> WORK TO COMPLETE
Repeat the material exactly, every line of it.

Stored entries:
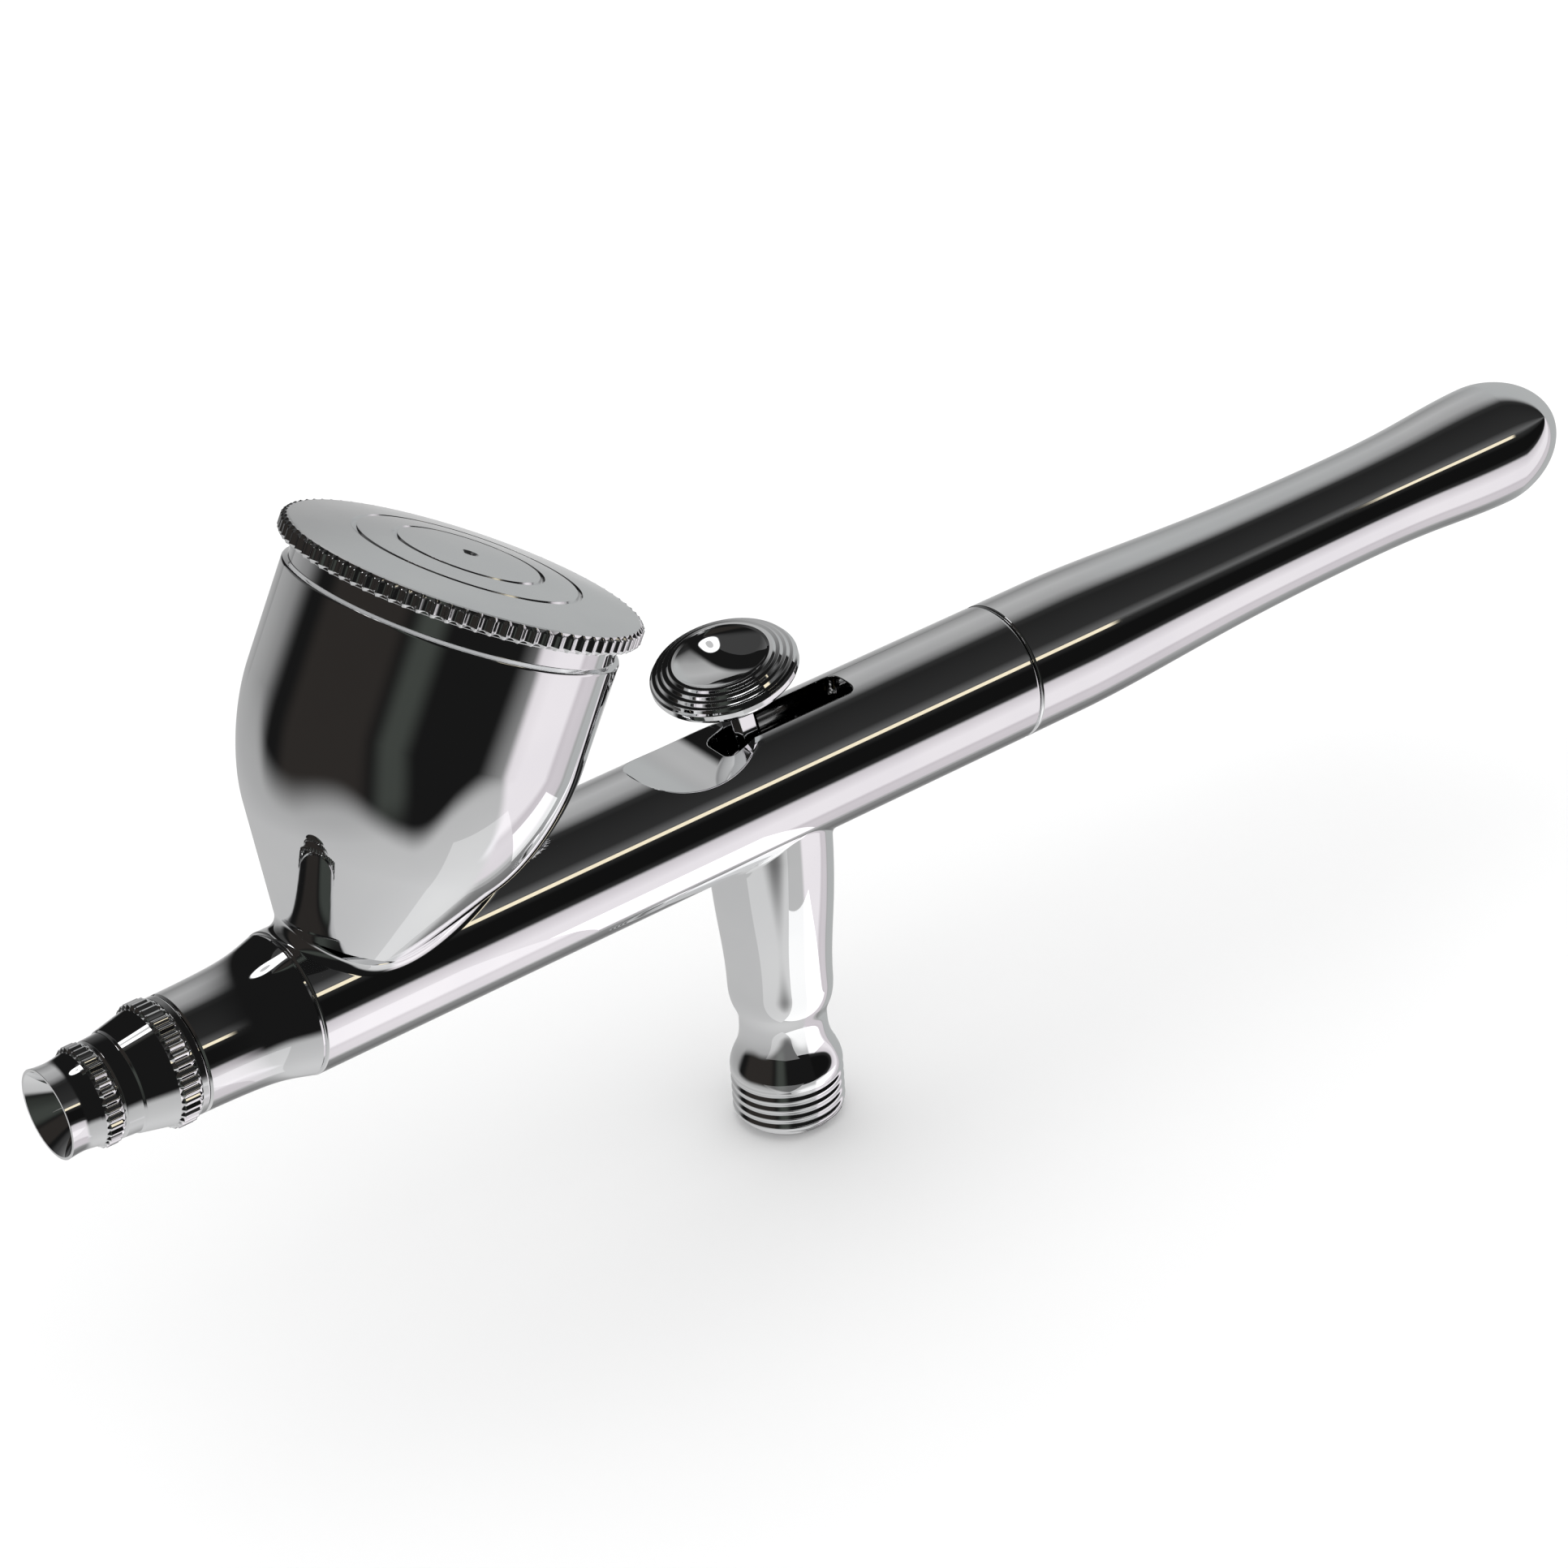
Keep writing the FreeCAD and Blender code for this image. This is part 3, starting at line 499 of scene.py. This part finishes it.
def body_cut():
    """The barrel with its finger relief, lever slot, rocker well, piston bore and long bores."""
    outer = turned(ALONG, profile(
        (BODY_FRONT, 0), (BODY_FRONT, BODY_R, 0.22), (BODY_REAR, BODY_R, 0.4), (BODY_REAR, 0)), 128)
    scoop_frame = turning_frame((SCOOP_X, -9, SCOOP_Z + SCOOP_R), (0, 1, 0), (0, 0, 1))
    scoop = turned(scoop_frame, profile((0, 0), (0, SCOOP_R), (18, SCOOP_R), (18, 0)), 256)
    bores = [turned(ALONG, profile((a, 0), (a, r), (b, r), (b, 0)), 48)
             for a, b, r in ((-48, -44.7, 4.45), (-44.8, -36, 1.9), (-36.1, -33.4, 2.05), (-33.5, -3.6, 2.25),
                             (7.2, 19.3, 4.4), (19.2, 26, 5.0))]
    piston = turned(UPRIGHT, profile((-7, 0), (-7, 2.45), (-1.9, 2.45), (-1.9, 0)), 48)
    well = prism([(2.0, -1.7), (7.7, -1.7), (7.7, 1.7), (2.0, 1.7)], -5.3, 0)
    return cut_mesh(outer, [scoop, prism(slot_outline(), -1.9, 8), well, piston, *bores])


def body_side(face):
    """Which of the body's surfaces a face is on."""
    c, n = face.calc_center_median(), face.normal
    r = math.hypot(c.y, c.z)
    if r > BODY_R - 0.2 and (n.y * c.y + n.z * c.z) / r > 0.3 and abs(n.x) < 0.95:
        return "outside"
    to_axis = Vector((SCOOP_X - c.x, 0, SCOOP_Z + SCOOP_R - c.z))
    if abs(to_axis.length - SCOOP_R) < 0.02 and n.dot(to_axis.normalized()) > 0.9:
        return "scoop"
    in_slot = SLOT_FRONT - 0.05 < c.x < SLOT_REAR + 0.05 and abs(c.y) < SLOT_HALF + 0.05 and c.z > -2
    return "slot" if in_slot and abs(n.z) < 0.3 else "inside"


def body():
    """The cut barrel with its outer edges rounded, and smooth normals where it is round."""
    b = bmesh.new()
    b.from_mesh(body_cut())
    bmesh.ops.remove_doubles(b, verts=b.verts, dist=1e-5)
    b.normal_update()
    sides = {f.index: body_side(f) for f in b.faces}
    rounded = ({"outside", "scoop"}, {"outside", "slot"}, {"scoop", "slot"})
    rims = [e for e in b.edges
            if len(e.link_faces) == 2 and {sides[f.index] for f in e.link_faces} in rounded]
    bmesh.ops.bevel(b, geom=rims, offset=0.09, segments=3, profile=0.5, affect="EDGES", clamp_overlap=False)
    b.normal_update()
    mesh = bpy.data.meshes.new("body_shape")
    b.to_mesh(mesh)
    b.free()

    verts = np.array([v.co for v in mesh.vertices])
    faces = [list(f.vertices) for f in mesh.polygons]
    face_normal = [np.array(f.normal) for f in mesh.polygons]
    area = [f.area for f in mesh.polygons]
    faces_at = {}
    for k, face in enumerate(faces):
        for i in face:
            faces_at.setdefault(i, []).append(k)

    same_surface, within = 0.985, 2e-3
    small_face, blend = 0.2, 0.6
    normals = []
    for k, face in enumerate(faces):
        flat = face_normal[k]
        for i in face:
            x, y, z = verts[i]
            r = math.hypot(y, z)
            radial = np.array([0, y, z]) / r if r > 1e-9 else flat
            to_axis = np.array([SCOOP_X - x, 0, SCOOP_Z + SCOOP_R - z])
            reach = np.linalg.norm(to_axis)
            if abs(r - BODY_R) < within and flat @ radial > same_surface:
                n = radial
            elif abs(reach - SCOOP_R) < within and flat @ to_axis / reach > same_surface:
                n = to_axis / reach
            elif area[k] < small_face and max(abs(flat)) < 0.9999:
                n = sum(face_normal[j] * area[j]**0.5 for j in faces_at[i] if face_normal[j] @ flat > blend)
                n = n / np.linalg.norm(n)
            else:
                n = flat
            normals.append(n)
    return verts, faces, np.array(normals)


# ---- paint cup ----
CUP_SLOPE = 0.628
CONE_TOP, CONE_TOP_R = 12.5, 10.65
CUP_WALL = [(CONE_TOP, CONE_TOP_R), (16, 12.27), (19.2, 13.12), (23, 13.5)]


def cone_r(h):
    """The radius of the cup's cone at a height along its axis."""
    return CONE_TOP_R - CUP_SLOPE * (CONE_TOP - h)


def rolled_fillet(centres, wall, radius, steps):
    """The strip that a ball leaves between a turned wall and the body, from its centres."""
    from_wall = -wall
    down = centres.copy()
    down[:, 0] = 0
    from_body = -down / np.linalg.norm(down, axis=1)[:, None]
    turn = np.arccos(np.clip((from_wall * from_body).sum(1), -1, 1))[:, None]
    arc = np.array([(np.sin((1 - k) * turn) * from_wall + np.sin(k * turn) * from_body) / np.sin(turn)
                    for k in np.linspace(0, 1, steps + 1)])
    rows, cols = arc.shape[:2]
    verts, outward = (centres + radius * arc).reshape(-1, 3), -arc.reshape(-1, 3)
    faces, normals = [], []
    for i in range(rows - 1):
        for j in range(cols):
            k = (j + 1) % cols
            face = [i * cols + j, i * cols + k, (i + 1) * cols + k, (i + 1) * cols + j]
            p = verts[face]
            if np.cross(p[1] - p[0], p[2] - p[0]) @ outward[face[0]] < 0:
                face = face[::-1]
            faces.append(face)
            normals.extend(outward[face])
    return verts, faces, np.array(normals)


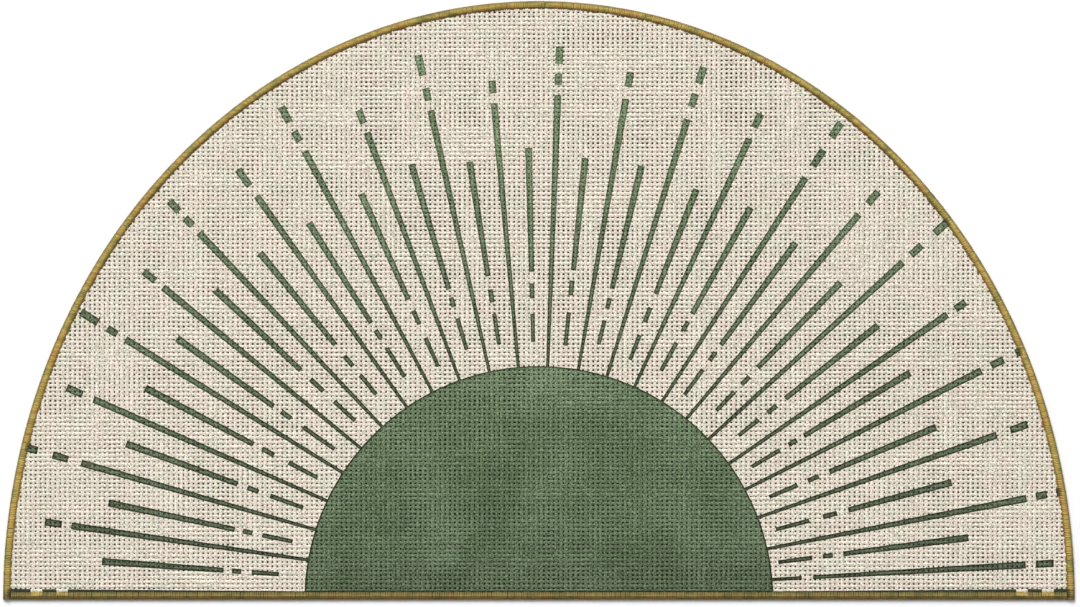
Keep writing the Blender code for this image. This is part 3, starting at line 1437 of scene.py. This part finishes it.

> THE REPLY
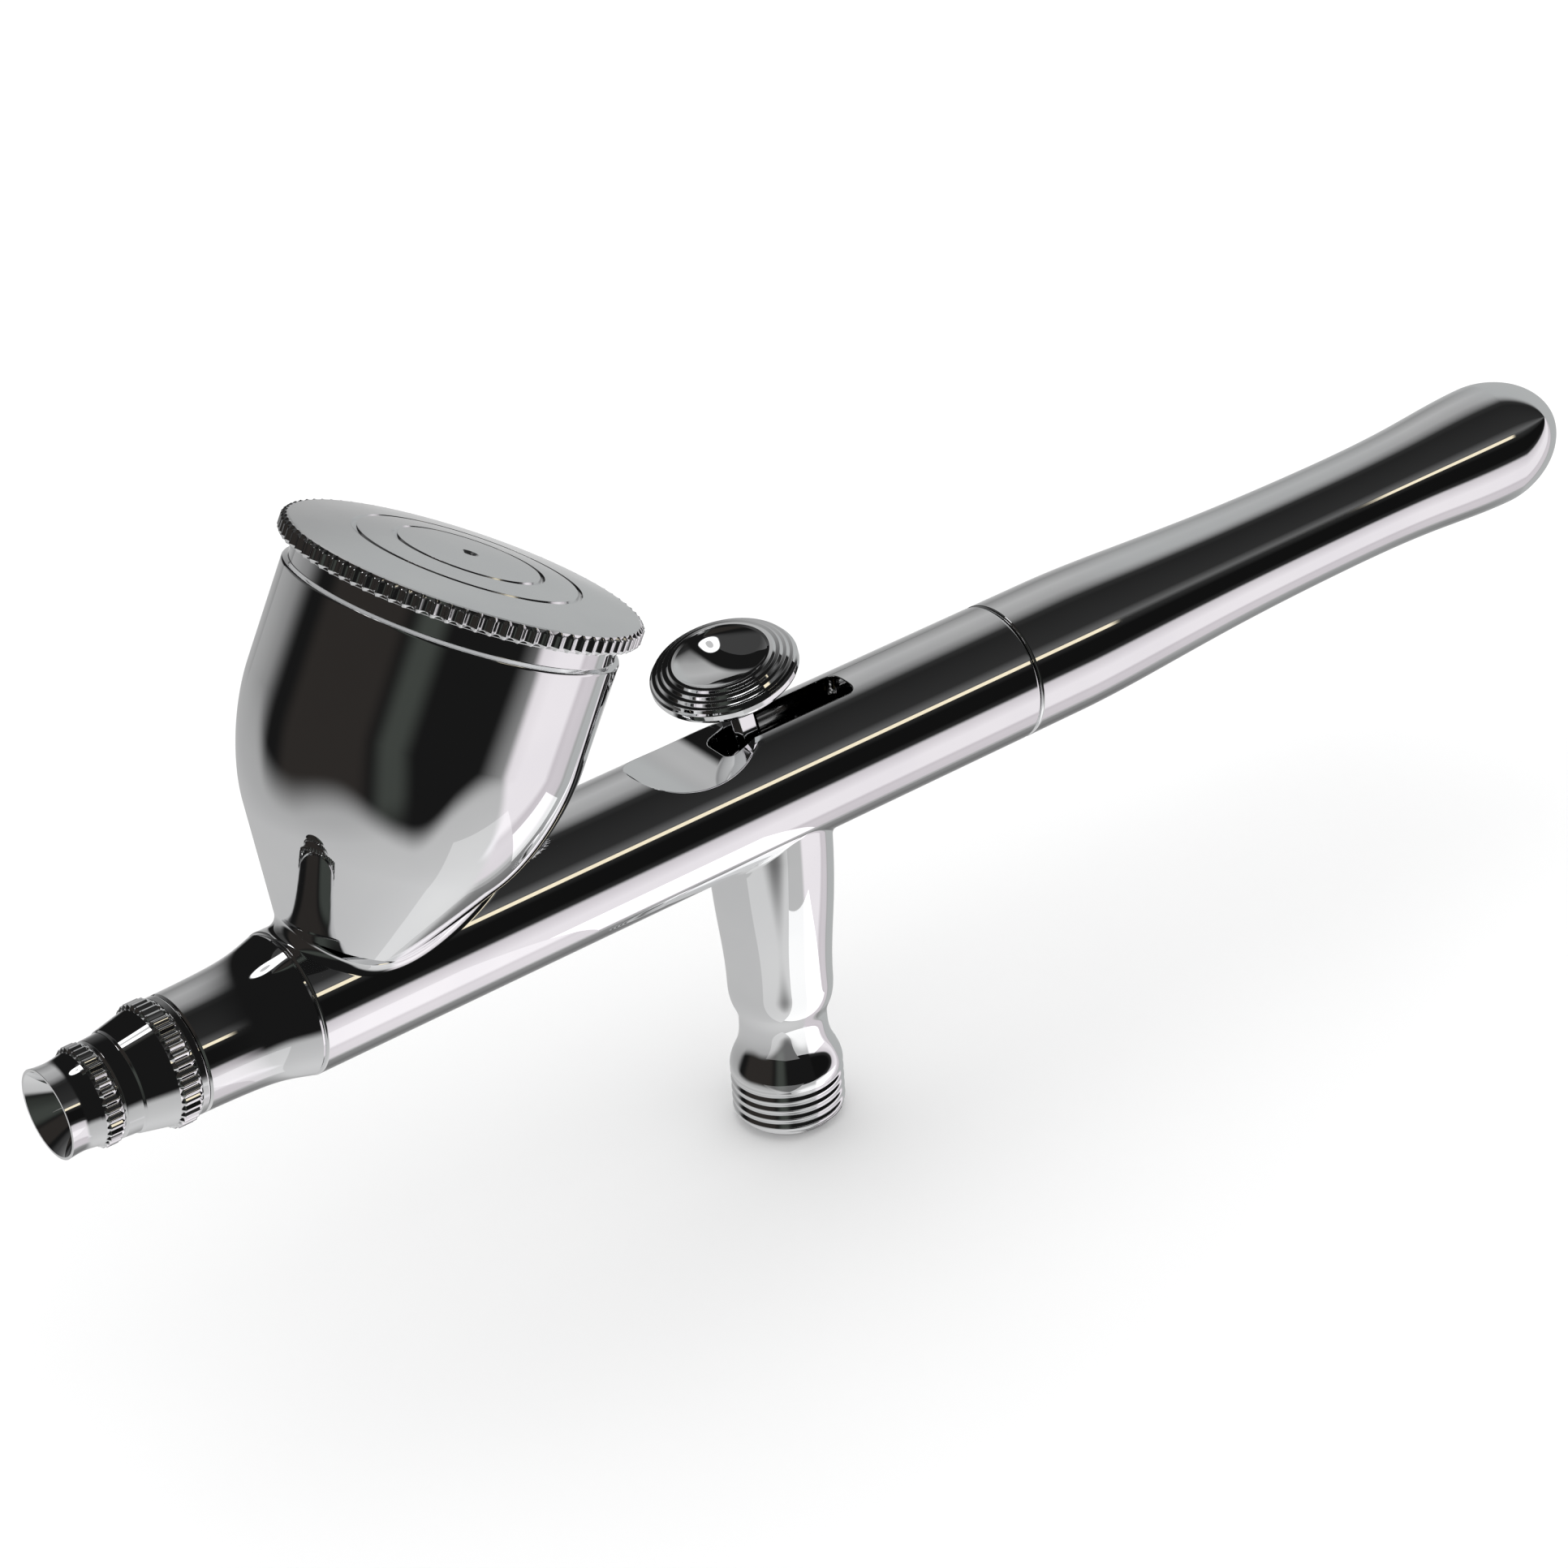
Keep writing the FreeCAD and Blender code for this image. This is part 3, starting at line 499 of scene.py. This part finishes it.
def body_cut():
    """The barrel with its finger relief, lever slot, rocker well, piston bore and long bores."""
    outer = turned(ALONG, profile(
        (BODY_FRONT, 0), (BODY_FRONT, BODY_R, 0.22), (BODY_REAR, BODY_R, 0.4), (BODY_REAR, 0)), 128)
    scoop_frame = turning_frame((SCOOP_X, -9, SCOOP_Z + SCOOP_R), (0, 1, 0), (0, 0, 1))
    scoop = turned(scoop_frame, profile((0, 0), (0, SCOOP_R), (18, SCOOP_R), (18, 0)), 256)
    bores = [turned(ALONG, profile((a, 0), (a, r), (b, r), (b, 0)), 48)
             for a, b, r in ((-48, -44.7, 4.45), (-44.8, -36, 1.9), (-36.1, -33.4, 2.05), (-33.5, -3.6, 2.25),
                             (7.2, 19.3, 4.4), (19.2, 26, 5.0))]
    piston = turned(UPRIGHT, profile((-7, 0), (-7, 2.45), (-1.9, 2.45), (-1.9, 0)), 48)
    well = prism([(2.0, -1.7), (7.7, -1.7), (7.7, 1.7), (2.0, 1.7)], -5.3, 0)
    return cut_mesh(outer, [scoop, prism(slot_outline(), -1.9, 8), well, piston, *bores])


def body_side(face):
    """Which of the body's surfaces a face is on."""
    c, n = face.calc_center_median(), face.normal
    r = math.hypot(c.y, c.z)
    if r > BODY_R - 0.2 and (n.y * c.y + n.z * c.z) / r > 0.3 and abs(n.x) < 0.95:
        return "outside"
    to_axis = Vector((SCOOP_X - c.x, 0, SCOOP_Z + SCOOP_R - c.z))
    if abs(to_axis.length - SCOOP_R) < 0.02 and n.dot(to_axis.normalized()) > 0.9:
        return "scoop"
    in_slot = SLOT_FRONT - 0.05 < c.x < SLOT_REAR + 0.05 and abs(c.y) < SLOT_HALF + 0.05 and c.z > -2
    return "slot" if in_slot and abs(n.z) < 0.3 else "inside"


def body():
    """The cut barrel with its outer edges rounded, and smooth normals where it is round."""
    b = bmesh.new()
    b.from_mesh(body_cut())
    bmesh.ops.remove_doubles(b, verts=b.verts, dist=1e-5)
    b.normal_update()
    sides = {f.index: body_side(f) for f in b.faces}
    rounded = ({"outside", "scoop"}, {"outside", "slot"}, {"scoop", "slot"})
    rims = [e for e in b.edges
            if len(e.link_faces) == 2 and {sides[f.index] for f in e.link_faces} in rounded]
    bmesh.ops.bevel(b, geom=rims, offset=0.09, segments=3, profile=0.5, affect="EDGES", clamp_overlap=False)
    b.normal_update()
    mesh = bpy.data.meshes.new("body_shape")
    b.to_mesh(mesh)
    b.free()

    verts = np.array([v.co for v in mesh.vertices])
    faces = [list(f.vertices) for f in mesh.polygons]
    face_normal = [np.array(f.normal) for f in mesh.polygons]
    area = [f.area for f in mesh.polygons]
    faces_at = {}
    for k, face in enumerate(faces):
        for i in face:
            faces_at.setdefault(i, []).append(k)

    same_surface, within = 0.985, 2e-3
    small_face, blend = 0.2, 0.6
    normals = []
    for k, face in enumerate(faces):
        flat = face_normal[k]
        for i in face:
            x, y, z = verts[i]
            r = math.hypot(y, z)
            radial = np.array([0, y, z]) / r if r > 1e-9 else flat
            to_axis = np.array([SCOOP_X - x, 0, SCOOP_Z + SCOOP_R - z])
            reach = np.linalg.norm(to_axis)
            if abs(r - BODY_R) < within and flat @ radial > same_surface:
                n = radial
            elif abs(reach - SCOOP_R) < within and flat @ to_axis / reach > same_surface:
                n = to_axis / reach
            elif area[k] < small_face and max(abs(flat)) < 0.9999:
                n = sum(face_normal[j] * area[j]**0.5 for j in faces_at[i] if face_normal[j] @ flat > blend)
                n = n / np.linalg.norm(n)
            else:
                n = flat
            normals.append(n)
    return verts, faces, np.array(normals)


# ---- paint cup ----
CUP_SLOPE = 0.628
CONE_TOP, CONE_TOP_R = 12.5, 10.65
CUP_WALL = [(CONE_TOP, CONE_TOP_R), (16, 12.27), (19.2, 13.12), (23, 13.5)]


def cone_r(h):
    """The radius of the cup's cone at a height along its axis."""
    return CONE_TOP_R - CUP_SLOPE * (CONE_TOP - h)


def rolled_fillet(centres, wall, radius, steps):
    """The strip that a ball leaves between a turned wall and the body, from its centres."""
    from_wall = -wall
    down = centres.copy()
    down[:, 0] = 0
    from_body = -down / np.linalg.norm(down, axis=1)[:, None]
    turn = np.arccos(np.clip((from_wall * from_body).sum(1), -1, 1))[:, None]
    arc = np.array([(np.sin((1 - k) * turn) * from_wall + np.sin(k * turn) * from_body) / np.sin(turn)
                    for k in np.linspace(0, 1, steps + 1)])
    rows, cols = arc.shape[:2]
    verts, outward = (centres + radius * arc).reshape(-1, 3), -arc.reshape(-1, 3)
    faces, normals = [], []
    for i in range(rows - 1):
        for j in range(cols):
            k = (j + 1) % cols
            face = [i * cols + j, i * cols + k, (i + 1) * cols + k, (i + 1) * cols + j]
            p = verts[face]
            if np.cross(p[1] - p[0], p[2] - p[0]) @ outward[face[0]] < 0:
                face = face[::-1]
            faces.append(face)
            normals.extend(outward[face])
    return verts, faces, np.array(normals)


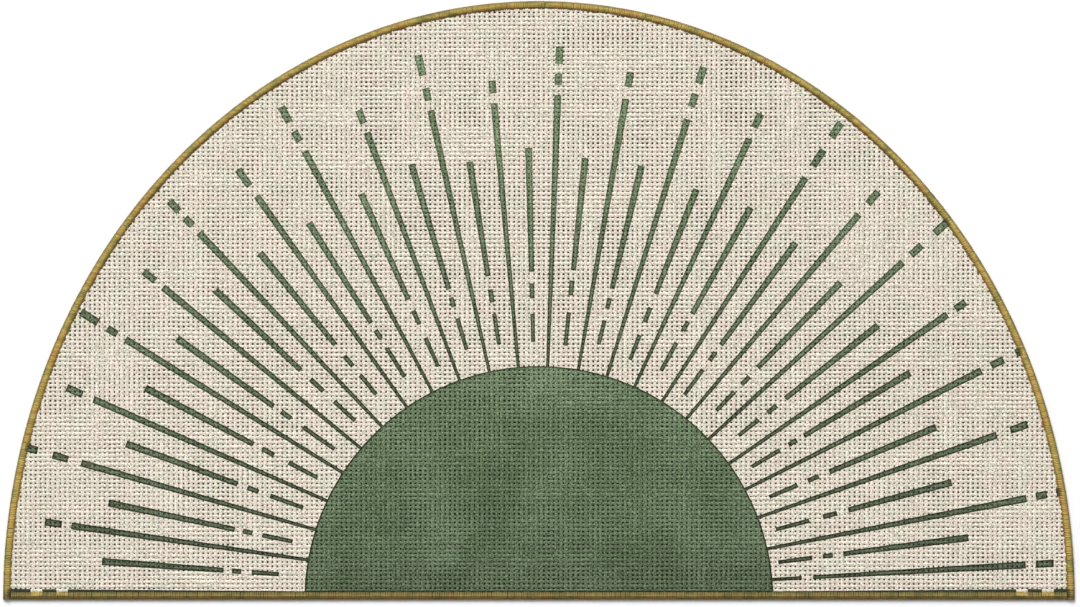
Keep writing the Blender code for this image. This is part 3, starting at line 1437 of scene.py. This part finishes it.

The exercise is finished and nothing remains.